Je m'inscris dans le sillon culturel que M. le rapporteur a ouvert pour contribuer au débat par une importante démystification. Généralement, les partisans d'un report de l'âge de départ à la retraite brandissent le prochain doublement du nombre de retraités par rapport à celui des employés comme le signe que nous sommes dans une situation quasiment pré-apocalyptique. Tout cela n'est cependant qu'un jeu de bonneteau comptable, car les employés ne financent pas seulement des retraités, mais aussi des enfants et des inactifs de différents statuts.
Pour bien saisir où va notre société, il faut voir quel est le rapport entre le nombre des personnes employées et non employées, afin de savoir comment mutualiser les solidarités. Ce rapport, dit ratio de dépendance, variable clé de nos débats, n'est pas évoqué ici car, depuis maintenant quinze ans et pour les trente ans qui viennent, il est stable : la courbe est plate. Les employés de notre pays doivent certes financer de plus en plus de retraités, mais de moins en moins d'enfants, d'inactifs et d'invalides. Une focalisation exclusive sur le rapport entre employés et retraités est donc un miroir déformant. Il faudra certes, d'ici à 2050, accroître de 40 % environ les recettes de l'assurance vieillesse, mais uniquement de 10 % l'ensemble des recettes de la protection sociale.
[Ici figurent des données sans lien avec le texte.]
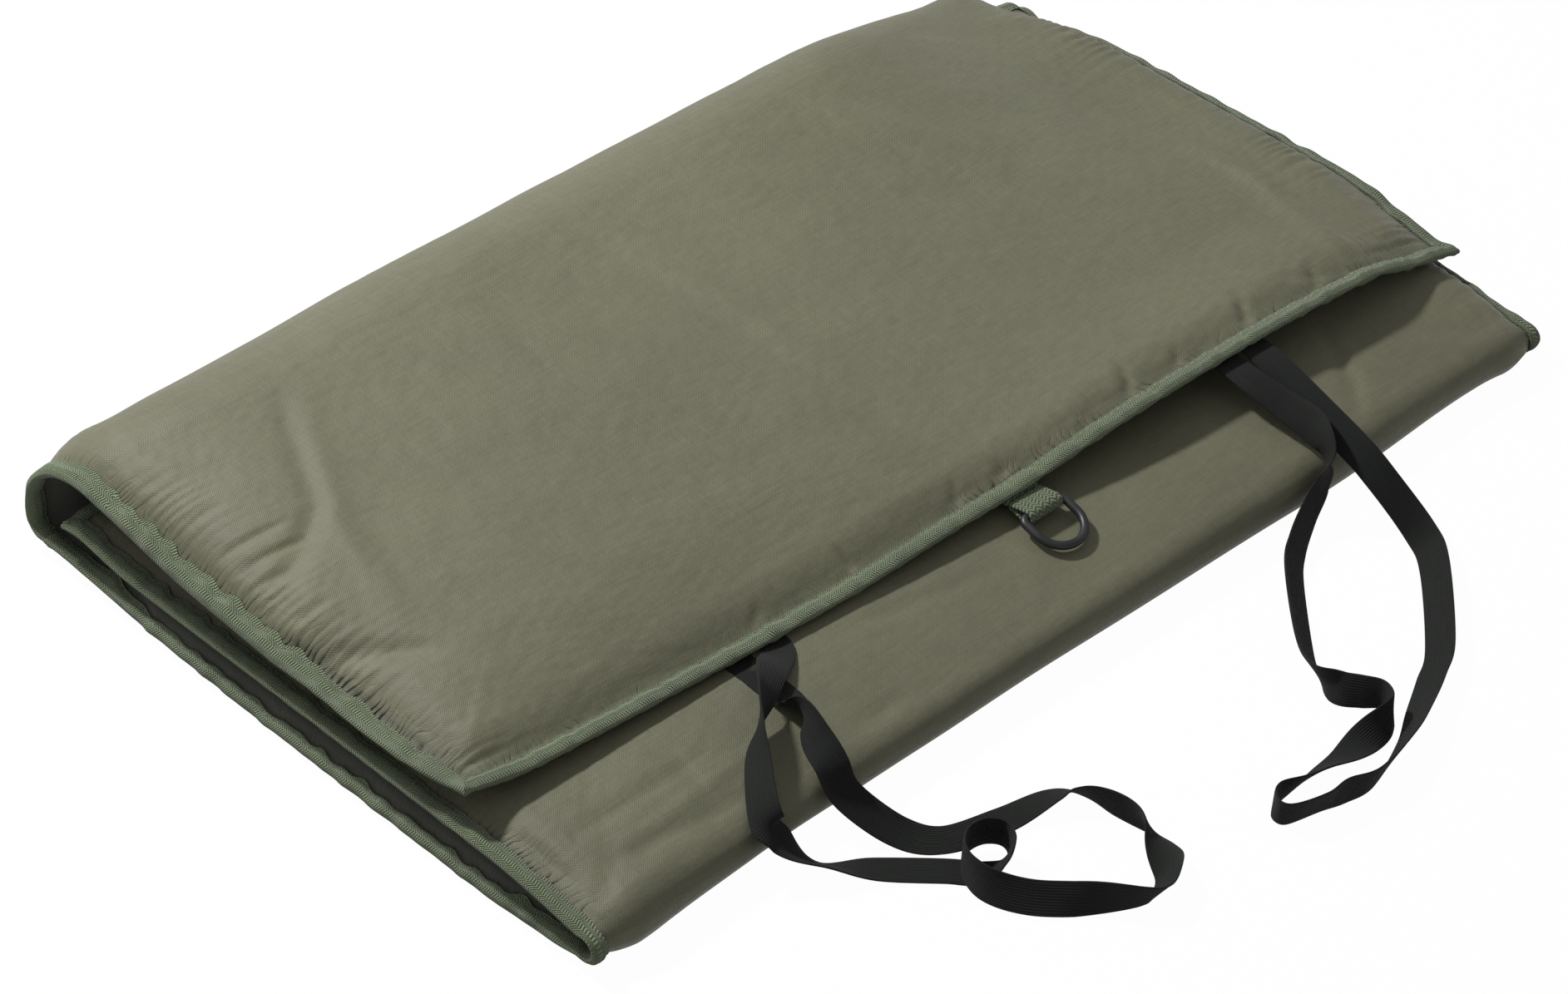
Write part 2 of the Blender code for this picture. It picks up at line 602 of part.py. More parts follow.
def build_sewn_end():
    """The end of the tab's webbing, sewn flat under the binding."""
    x, y, z = tab_axis()
    back = y + TAB_HALF + CLEARANCE
    slope = float(top_slope(np.array(TAB_PLACE)))
    rings = []
    for along in (back, back + SEWN_END_LENGTH):
        rise = (along - back) * math.tan(slope)
        rings.append([(x - TAB_WIDTH / 2, along, z + rise - TAB_HALF),
                      (x + TAB_WIDTH / 2, along, z + rise - TAB_HALF),
                      (x + TAB_WIDTH / 2, along, z + rise + TAB_HALF),
                      (x - TAB_WIDTH / 2, along, z + rise + TAB_HALF)])
    strip("webbing_tab_sewn_end", [(rings, BAND_ORDER, FLAT_ENDS)], WEBBING)


def ring_outline():
    """The D-ring's middle line: bar, two legs and half a circle, as (across, outward)."""
    half = (RING_INNER_WIDTH + RING_ROD) / 2
    corner = RING_CORNER_RADIUS
    points = []
    for turn in np.linspace(math.pi, 1.5 * math.pi, CORNER_CELLS + 1):
        points.append((-half + corner + corner * math.cos(turn), corner + corner * math.sin(turn)))
    for turn in np.linspace(-math.pi / 2, 0, CORNER_CELLS + 1):
        points.append((half - corner + corner * math.cos(turn), corner + corner * math.sin(turn)))
    for turn in np.linspace(0, math.pi, ARC_CELLS + 1):
        points.append((half * math.cos(turn), RING_DEPTH - half + half * math.sin(turn)))
    return np.array(points)


def build_ring():
    line = ring_outline()
    along = np.roll(line, -1, axis=0) - np.roll(line, 1, axis=0)
    along /= np.linalg.norm(along, axis=1, keepdims=True)
    shape = bmesh.new()
    rows = []
    for (across, outward), (ax, ay) in zip(line, along):
        row = []
        for turn in np.arange(ROUND_SIDES) * 2 * math.pi / ROUND_SIDES:
            side, up = RING_ROD / 2 * math.cos(turn), RING_ROD / 2 * math.sin(turn)
            row.append(shape.verts.new((across + ay * side, -(outward - ax * side), up)))
        rows.append(row)
    for row, following in zip(rows, rows[1:] + rows[:1]):
        for k in range(ROUND_SIDES):
            n = (k + 1) % ROUND_SIDES
            shape.faces.new((row[k], row[n], following[n], following[k]))
    bmesh.ops.recalc_face_normals(shape, faces=shape.faces)
    mesh = bpy.data.meshes.new("d_ring")
    shape.to_mesh(mesh)
    shape.free()
    ring = add_object("d_ring", mesh, RING_PLASTIC)
    x, y, z = tab_axis()
    ring.location = (x, y - TAB_REACH, z)
    ring.rotation_euler = (RING_TILT, 0, 0)


def print_facts():
    """Sizes that the record needs, in metres."""
    print("tab axis", tab_axis(), "slope", math.degrees(FULL_TURN) - 180)
    for turn in HINGE_TURNS:
        line = back_fold_at(np.array(0.0), turn)
        y = float(line["y"] + line["out_y"] * line["half"])
        z = float(line["z"] + line["out_z"] * line["half"])
        print(f"hinge at turn {math.degrees(turn):.1f}: y {y:.5f} z {z:.5f}")


def clear_scene():
    for old in list(bpy.data.objects):
        bpy.data.objects.remove(old, do_unlink=True)


clear_scene()
build_mat()
build_tab()
build_sewn_end()
build_ring()
elastic_loop("elastic_loop_left", LEFT_ROUTE)
elastic_loop("elastic_loop_right", RIGHT_ROUTE)
print_facts()
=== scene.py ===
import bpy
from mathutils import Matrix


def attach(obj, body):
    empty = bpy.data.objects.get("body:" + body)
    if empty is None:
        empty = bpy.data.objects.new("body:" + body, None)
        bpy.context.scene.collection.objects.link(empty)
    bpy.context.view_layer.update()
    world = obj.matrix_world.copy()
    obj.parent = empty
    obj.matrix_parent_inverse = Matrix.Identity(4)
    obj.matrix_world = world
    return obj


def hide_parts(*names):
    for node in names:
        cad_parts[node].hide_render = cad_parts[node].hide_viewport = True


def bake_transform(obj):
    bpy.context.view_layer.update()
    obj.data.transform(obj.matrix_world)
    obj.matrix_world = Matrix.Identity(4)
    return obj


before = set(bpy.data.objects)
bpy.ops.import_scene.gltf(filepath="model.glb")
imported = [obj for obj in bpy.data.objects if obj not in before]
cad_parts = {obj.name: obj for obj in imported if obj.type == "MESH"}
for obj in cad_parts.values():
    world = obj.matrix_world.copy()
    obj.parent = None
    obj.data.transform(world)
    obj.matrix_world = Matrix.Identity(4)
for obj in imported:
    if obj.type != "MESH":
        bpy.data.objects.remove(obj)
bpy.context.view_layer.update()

import math
import bmesh
import bpy
import numpy as np
from mathutils import Matrix, Vector

print("frame loaded")

# The folded mat's own sizes, in metres and radians; droopBack and droopFront are shares of the flap's depth
mat = {
    "length": 0.600, "depth": 0.365, "foldHeight": 0.070, "panel": 0.0145, "clearance": 0.0003,
    "cloth": 0.0005, "crown": 0.019, "frontFold": 0.011, "layerGap": 0.001, "frontTaper": 0.060,
    "wallGap": 0.013, "edgeLift": 0.004, "liftLength": 0.045, "bottomDroop": 0.0035,
    "lowerRadius": 0.009, "lowerTurn": math.radians(80), "ear": 0.005,
    "overhangLeft": 0.078, "overhangRight": 0.053, "edgeHeight": 0.040, "waveLength": 0.070,
    "leftDroop": 0.006, "rightLift": 0.004, "droopWidth": 0.045, "droopBack": 0.3, "droopFront": 0.3,
    "foldRun": 0.088, "flapRun": 0.245,
}
# Heights along the mat: the ridge's as shares of foldHeight, the front edge's as shares of edgeHeight
ridgePlaces = (-1.0, -0.8, -0.5, 0.0, 0.30, 0.42, 0.56, 0.68, 0.84, 1.0)
ridgeShares = (0.90, 1.065, 1.04, 0.995, 1.02, 1.01, 0.95, 0.81, 0.60, 0.53)
frontPlaces = (-1.0, -0.8, -0.62, -0.45, -0.3, -0.1, 0.05, 0.2, 0.37, 0.6, 0.8, 0.9, 1.0)
frontShares = (1.03, 0.93, 0.88, 0.84, 0.84, 0.92, 0.97, 1.08, 1.17, 1.22, 1.16, 0.95, 0.80)
tape = {"width": 0.0086, "thick": 0.0008, "slot": 0.0003, "clothIn": 0.0015, "crownIn": 0.0006,
        "stitchIn": 0.0074, "dome": 0.0010, "waver": 0.0007, "uneven": 0.16, "groove": 0.25,
        "grooveWidth": 0.0009}

halfLength = mat["length"] / 2
halfPanel = mat["panel"] / 2
halfFront = mat["frontFold"] / 2
seamHalf = mat["clearance"] / 2 + mat["cloth"]
crownStart = tape["width"] + tape["crownIn"]
tapeInside = seamHalf + tape["slot"]
tapeOutside = tapeInside + tape["thick"]
frontRadius = halfFront + mat["layerGap"] / 2
frontY = -mat["depth"] / 2 + frontRadius + halfFront
frontZ = halfFront + frontRadius
flapZ = mat["panel"] + mat["layerGap"] + halfPanel
lowerRise = mat["lowerRadius"] * (1 - math.cos(mat["lowerTurn"]))
upperRadius = (mat["foldHeight"] - mat["panel"] - lowerRise) / (1 + math.cos(mat["lowerTurn"]))
bulge = mat["lowerRadius"] * math.sin(mat["lowerTurn"]) + upperRadius * (1 - math.sin(mat["lowerTurn"]))
backY = mat["depth"] / 2 - halfPanel - bulge
flapEndY = mat["depth"] / 2 - mat["panel"] - mat["wallGap"]
farIn = 1.0  # farther in than the padding of any end reaches


def ease(share):  # smooth rise from 0 to 1: 3 s^2 - 2 s^3
    share = np.clip(share, 0, 1)
    return share * share * (3 - 2 * share)


def swell(distance, width):  # quarter sine from 0 to 1 over the width
    return np.sin(np.clip(distance / width, 0, 1) * math.pi / 2)


def through(at, places, values):  # cubic through the values, its slopes limited so it never overshoots
    places, values = np.array(places), np.array(values)
    steps = np.diff(places)
    secants = np.diff(values) / steps
    before, after = secants[:-1], secants[1:]
    sameWay = before * after > 0
    inner = np.where(sameWay, 2 * before * after / np.where(sameWay, before + after, 1), 0)
    slopes = np.concatenate([secants[:1], inner, secants[-1:]])
    k = np.clip(np.searchsorted(places, at, side="right") - 1, 0, len(steps) - 1)
    t = np.clip((at - places[k]) / steps[k], 0, 1)
    rise = secants[k] * steps[k]
    first, last = slopes[k] * steps[k], slopes[k + 1] * steps[k]
    return values[k] + t * first + t * t * (3 * rise - 2 * first - last) + t ** 3 * (first + last - 2 * rise)


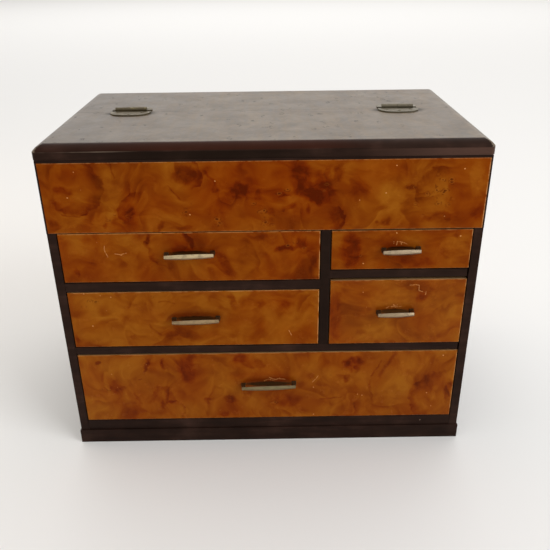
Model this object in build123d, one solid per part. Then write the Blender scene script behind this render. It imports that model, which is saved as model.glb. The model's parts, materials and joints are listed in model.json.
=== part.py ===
from build123d import *
import os
from math import cos, radians, sin

# A five-drawer chest with a top compartment under a split top: the rear part of the top is
# fixed, and the front part is a flap on two hinges.
# Millimetres. X runs across the front, +Y towards the back, +Z up. The origin is on the floor,
# under the middle of the whole object, pulls included.

# Overall size
WIDTH = 300.0
DEPTH = 180.8
HEIGHT = 242.5  # to the flat of the top, without the hinge barrels
PULL_REACH = 7.5  # how far a pull stands proud of the drawer fronts
FRONT = (PULL_REACH - DEPTH) / 2
BACK = FRONT + DEPTH

# Carcass
SIDE_T = 6.25
INNER = WIDTH / 2 - SIDE_T  # half the width between the side boards
BACK_T = 4.0
INNER_BACK = BACK - BACK_T
FACE_SETBACK = 0.3  # shelves and divider stop this far behind the drawer fronts
EDGE_R = 0.4  # worn roundness of the visible edges

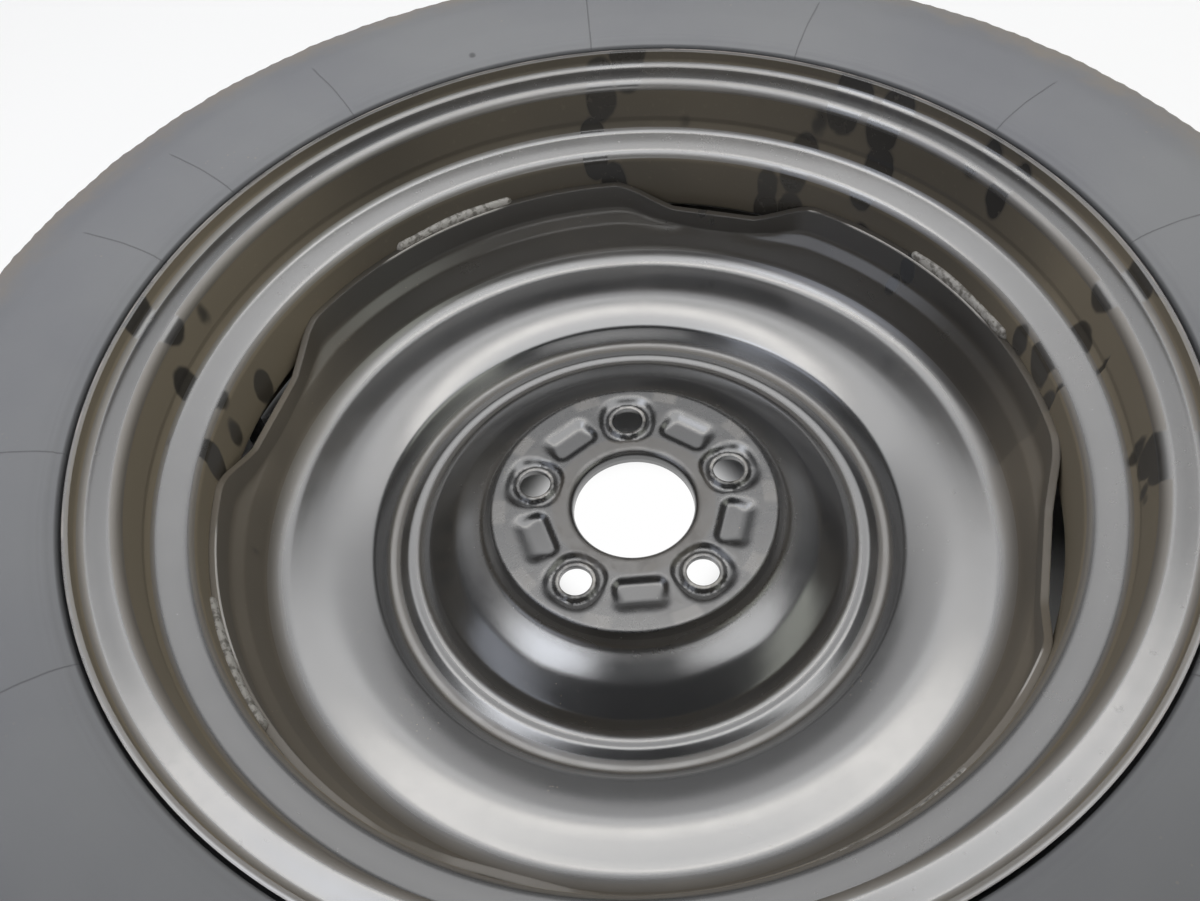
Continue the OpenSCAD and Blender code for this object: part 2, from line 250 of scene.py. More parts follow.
def lathe_cutter(profile, matrix, cols=96):
    """A closed solid of revolution from points on its outside, first and last on the axis."""
    a = [2 * math.pi * k / cols for k in range(cols)]
    verts = [(0, 0, profile[0][1])]
    for r, z in profile[1:-1]:
        verts += [(r * math.cos(t), r * math.sin(t), z) for t in a]
    verts.append((0, 0, profile[-1][1]))
    last, faces = len(verts) - 1, []
    for k in range(cols):
        m = (k + 1) % cols
        faces.append((0, 1 + m, 1 + k))
        for i in range(len(profile) - 3):
            b = 1 + i * cols
            faces.append((b + k, b + m, b + cols + m, b + cols + k))
        b = 1 + (len(profile) - 3) * cols
        faces.append((b + k, b + m, last))
    verts = [tuple(matrix @ Vector(v) * MM) for v in verts]
    me = bpy.data.meshes.new("cutter")
    me.from_pydata(verts, [], outward(verts, faces))
    return put_in_scene("cutter", me)


def more_slots(ob, materials, pick):
    """Adds materials, and gives each face the slot that pick(r, z, normal's z) says, in metres."""
    me = ob.data
    n = len(me.polygons)
    c, w = np.zeros(n * 3), np.zeros(n * 3)
    me.polygons.foreach_get("center", c)
    me.polygons.foreach_get("normal", w)
    c, w = c.reshape(-1, 3), w.reshape(-1, 3)
    for m in materials:
        me.materials.append(m)
    slots = pick(np.hypot(c[:, 0], c[:, 1]), c[:, 2], w[:, 2])
    me.polygons.foreach_set("material_index", slots.astype(np.int32))


def step(x, lo, hi):
    t = np.clip((x - lo) / (hi - lo), 0, 1)
    return t * t * (3 - 2 * t)


# node materials
BEVEL_SAMPLES = 2


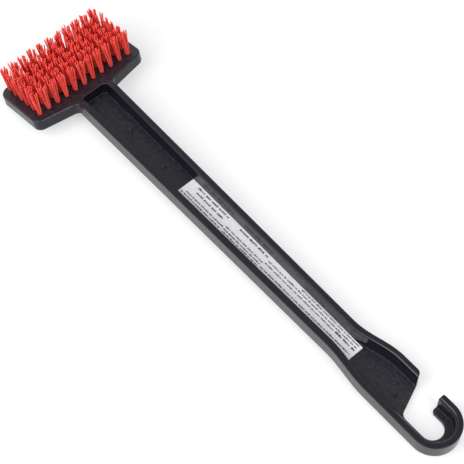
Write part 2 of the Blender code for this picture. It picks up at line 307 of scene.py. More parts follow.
def add_to_scene(name: str, data: bpy.types.ID) -> bpy.types.Object:
    """Adds an object to the scene.

    Args:
        name: the object's name.
        data: its mesh, lamp or lens.

    Returns:
        The object.
    """
    item = bpy.data.objects.new(name, data)
    bpy.context.scene.collection.objects.link(item)
    return item


class Solid:
    """A mesh under construction."""

    def __init__(self, name: str, layers: Sequence[str] = ()) -> None:
        """Starts an empty solid.

        Args:
            name: the name of the object that it becomes.
            layers: names of number layers that its points carry.
        """
        self.name = name
        self.mesh = bmesh.new()
        self.layers = [self.mesh.verts.layers.float.new(layer) for layer in layers]

    def loft(self, plan: Plan, levels: Iterable[Level], place: Matrix) -> "Solid":
        """Adds a closed body through insets of one plan.

        Args:
            plan: the outline.
            levels: its heights and insets from the lowest up.
            place: the frame that the plan lies in.

        Returns:
            This solid.
        """
        kept = list(levels)
        return self.swept_loft(plan, lambda x: kept, place)

    def swept_loft(
        self, plan: Plan, levels_at: Callable[[float], Sequence[Level]], place: Matrix
    ) -> "Solid":
        """Adds a closed body whose levels change with the place along X.

        Args:
            plan: the outline.
            levels_at: gives the heights and insets at a place along X, always as many.
            place: the frame that the plan lies in.

        Returns:
            This solid.
        """
        steps = plan.inward_steps()
        profiles = [levels_at(point.x) for point in plan.points]
        rings = []
        for number in range(len(profiles[0])):
            ring = []
            for point, step, profile in zip(plan.points, steps, profiles):
                moved = point + step * profile[number].inset
                ring.append(self.mesh.verts.new(place @ Vector((*moved, profile[number].height))))
            rings.append(ring)
        self.skin(rings)
        return self

    def skin(self, rings: Sequence[Sequence[bmesh.types.BMVert]]) -> None:
        """Joins rings of points with bands of smooth faces, and closes both ends.

        Args:
            rings: rings of as many points each, from the lowest up.
        """
        count = len(rings[0])
        for lower, upper in zip(rings, rings[1:]):
            for index in range(count):
                after = (index + 1) % count
                corners = (lower[index], lower[after], upper[after], upper[index])
                self.mesh.faces.new(corners).smooth = True
        self.mesh.faces.new(list(reversed(rings[0])))
        self.mesh.faces.new(rings[-1])

    def to_object(self) -> bpy.types.Object:
        """Turns the solid into an object of the scene.

        Returns:
            The object.
        """
        data = bpy.data.meshes.new(self.name)
        self.mesh.to_mesh(data)
        self.mesh.free()
        return add_to_scene(self.name, data)


def combine(base: bpy.types.Object, other: bpy.types.Object, cut: Cut) -> None:
    """Changes one object by another, which is used up.

    Args:
        base: the object that changes.
        other: the object that joins or cuts it.
        cut: how they combine.
    """
    modifier = base.modifiers.new("combine", "BOOLEAN")
    modifier.operation = cut.value
    modifier.solver = "EXACT"
    modifier.object = other
    graph = bpy.context.evaluated_depsgraph_get()
    result = bpy.data.meshes.new_from_object(base.evaluated_get(graph))
    base.modifiers.clear()
    base.data = result
    bpy.data.objects.remove(other)


def soften_shading(item: bpy.types.Object) -> None:
    """Shades flat faces flat and roundings round, with sharp edges kept.

    Args:
        item: the object to shade.
    """
    item.data.shade_smooth()
    item.data.set_sharp_from_angle(angle=SMOOTH_ANGLE)
    weighted = item.modifiers.new("even_faces", "WEIGHTED_NORMAL")
    weighted.keep_sharp = True
    weighted.mode = "FACE_AREA"
    weighted.weight = FACE_WEIGHT


def dress(item: bpy.types.Object, material: bpy.types.Material) -> None:
    """Gives an object its one material.

    Args:
        item: the object.
        material: its finish.
    """
    item.data.materials.clear()
    item.data.materials.append(material)


class NodeBoard:
    """The shader nodes of one material, or of the surround."""

    def __init__(self, owner: Shaded, output: str = "ShaderNodeOutputMaterial") -> None:
        """Clears the owner's nodes and adds its output.

        Args:
            owner: the material or world that the nodes belong to.
            output: the type of its output node.
        """
        owner.use_nodes = True
        self.owner = owner
        self.tree = owner.node_tree
        self.tree.nodes.clear()
        self.output = self.tree.nodes.new(output)

    def add(self, kind: str, **values: object) -> bpy.types.Node:
        """Adds a node.

        Args:
            kind: the node's type.
            values: what feeds its inputs, whose spaces are written as underscores.

        Returns:
            The node.
        """
        node = self.tree.nodes.new(kind)
        for name, value in values.items():
            self.feed(node.inputs[name.replace("_", " ")], value)
        return node

    def feed(self, target: Socket, source: object) -> None:
        """Feeds an input.

        Args:
            target: the input.
            source: the output that it is linked to, or the plain value that it is set to.
        """
        if isinstance(source, Socket):
            self.tree.links.new(source, target)
        else:
            target.default_value = source

    def finish(self, surface: Socket) -> Shaded:
        """Links the last shader to the output.

        Args:
            surface: that shader's output.

        Returns:
            The material or world.
        """
        self.feed(self.output.inputs["Surface"], surface)
        return self.owner

    def attribute(self, name: str) -> Socket:
        """Reads a number that the mesh carries.

        Args:
            name: the name that it is stored under.

        Returns:
            The number's output.
        """
        node = self.tree.nodes.new("ShaderNodeAttribute")
        node.attribute_name = name
        return node.outputs["Fac"]

    def noise(self, size: float, detail: float) -> Socket:
        """A cloudy value from 0 to 1.

        Args:
            size: the width of its patches in metres.
            detail: how many finer patches lie in each.

        Returns:
            The value's output.
        """
        place = self.add("ShaderNodeTexCoord").outputs["Object"]
        node = self.add("ShaderNodeTexNoise", Vector=place, Scale=1 / size, Detail=detail)
        return node.outputs["Fac"]

    def spread(self, value: Socket, low: float, high: float) -> Socket:
        """Maps a cloudy value onto a range.

        Args:
            value: a value that mostly lies about 0.5.
            low: the range's start.
            high: its end.

        Returns:
            The mapped value's output.
        """
        start, end = CLOUD_RANGE
        node = self.add(
            "ShaderNodeMapRange",
            Value=value,
            From_Min=start,
            From_Max=end,
            To_Min=low,
            To_Max=high,
        )
        return node.outputs["Result"]

    def calculate(self, operation: str, *values: Socket | float) -> Socket:
        """Works out one value from others.

        Args:
            operation: the math node's own name for what it does.
            values: what it works on, in the order of its inputs.

        Returns:
            The result's output.
        """
        node = self.tree.nodes.new("ShaderNodeMath")
        node.operation = operation
        for target, value in zip(node.inputs, values):
            self.feed(target, value)
        return node.outputs["Value"]

    def seen_directly(self) -> Socket:
        """Tells what the camera sees, straight on, by a reflection or through something.

        Returns:
            An output that is 1 for such rays and 0 for the rest.
        """
        path = self.tree.nodes.new("ShaderNodeLightPath").outputs
        straight = self.calculate("MAXIMUM", path["Is Camera Ray"], path["Is Glossy Ray"])
        return self.calculate("MAXIMUM", straight, path["Is Transmission Ray"])

    def blend(self, factor: Socket, first: Colour | Socket, second: Colour | Socket) -> Socket:
        """Mixes two colours.

        Args:
            factor: 0 gives the first and 1 the second.
            first: the first colour, or the output that makes it.
            second: the second colour, or its output.

        Returns:
            The colour's output.
        """
        node = self.tree.nodes.new("ShaderNodeMix")
        node.data_type = "RGBA"
        targets = [socket for socket in node.inputs if socket.type == "RGBA"]
        for target, colour in zip(targets, (first, second)):
            self.feed(target, colour)
        self.feed(node.inputs["Factor"], factor)
        return [socket for socket in node.outputs if socket.type == "RGBA"][0]

    def bump(self, height: Socket, depth: float, strength: Socket | float) -> bpy.types.Node:
        """Turns a height into a surface normal.

        Args:
            height: the height from 0 to 1.
            depth: what 1 stands for in metres.
            strength: how much of it shows.

        Returns:
            The node that makes the normal.
        """
        return self.add("ShaderNodeBump", Height=height, Distance=depth, Strength=strength)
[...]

Nous pouvons donc non seulement souffler et aborder un peu plus tranquillement le débat, mais aussi réfléchir à différents types de solutions, comme une hausse modérée des cotisations ou un déplafonnement de la cotisation vieillesse – au-dessus de 3 428 euros, en effet, on ne contribue presque plus à cette dernière –, ou la mise à contribution de plusieurs revenus, comme la prime Macron, qui ne contribue pas à notre protection sociale et à nos régimes de retraite, comme nous l'indiquions en votant contre au mois de juillet.
Cela est d'autant plus vrai que le report que vous envisagez de l'âge de départ à la retraite pose un problème sanitaire très important : alors que le Gouvernement s'est montré incapable d'ouvrir des lits d'hôpitaux face à une épidémie, vous voulez aujourd'hui créer une nouvelle crise sanitaire en maintenant au travail jusqu'à l'âge de 65 ans des personnes qui ont généralement le dos cassé, qui tombent malade et qui sont empoisonnées par les produits qu'elles manipulent. Les chiffres sont assez clairs : après 50 ans, 40 % de nos compatriotes ont connu un épisode long de maladie, d'invalidité ou de chômage.
Quant aux régimes de retraite subventionnés par la mission Régimes sociaux et de retraite, ils sont généralement antérieurs à la construction de la sécurité sociale. Il s'agit, comme vous l'avez rappelé, des régimes des agents de la SNCF et de la RATP, des marins ou des anciens mineurs. On tente cependant aujourd'hui de les disqualifier en les accusant de coûter trop cher, en raison d'abord d'un déséquilibre démographique. C'est vrai, mais si le problème était celui du déséquilibre démographique, on pourrait rouvrir ces régimes, ce qui faciliterait le retour à l'équilibre. À ce titre, vous pourriez aussi nous dire, par exemple, que les congés de maternité coûtent trop cher parce que les bénéficiaires reçoivent plus qu'elles n'ont cotisé, et qu'il faudrait donc dissoudre ce régime.
Un tel raisonnement est problématique. D'abord, dans une société aussi complexe que la nôtre, on ne peut jamais totalement distinguer le travail des uns et celui des autres. Si nous pouvons nous réunir pour ce débat, c'est grâce à la production des micros, des tables et des écrans que nous utilisons. Ainsi, venir en solidarité à d'anciens travailleurs n'est jamais une aumône qu'on leur verse, mais toujours un investissement étalé dans le temps.
En un mot, ce que vous proposez avec cette attaque générale contre les pensions de vieillesse, quels qu'en soient les régimes, c'est une sorte de retraite pour les morts : durant les cinq années de vie comprises entre 60 et 65 ans, en effet, on compte tous les ans 30 000 décès. L'un des enjeux de la discussion que nous ouvrons aujourd'hui est donc le droit de partir à la retraite pour ces 30 000 personnes dont l'existence est menacée et pour lesquelles tout report signifierait qu'il n'y aura ni le moindre mois ni la moindre semaine de repos après une vie d'activité et de travail.
Pour conclure, le travail des personnes à la retraite reste un impensé de nos discussions. Nous débattons des taux de dépendance et de leur financement, mais nous évinçons de ce tableau le fait que des millions de retraités contribuent activement à la société par l'engagement associatif, le bénévolat et le travail domestique qu'ils assument, de telle sorte qu'ils ne sont pas uniquement des bénéficiaires de prestations, mais également des producteurs de valeur.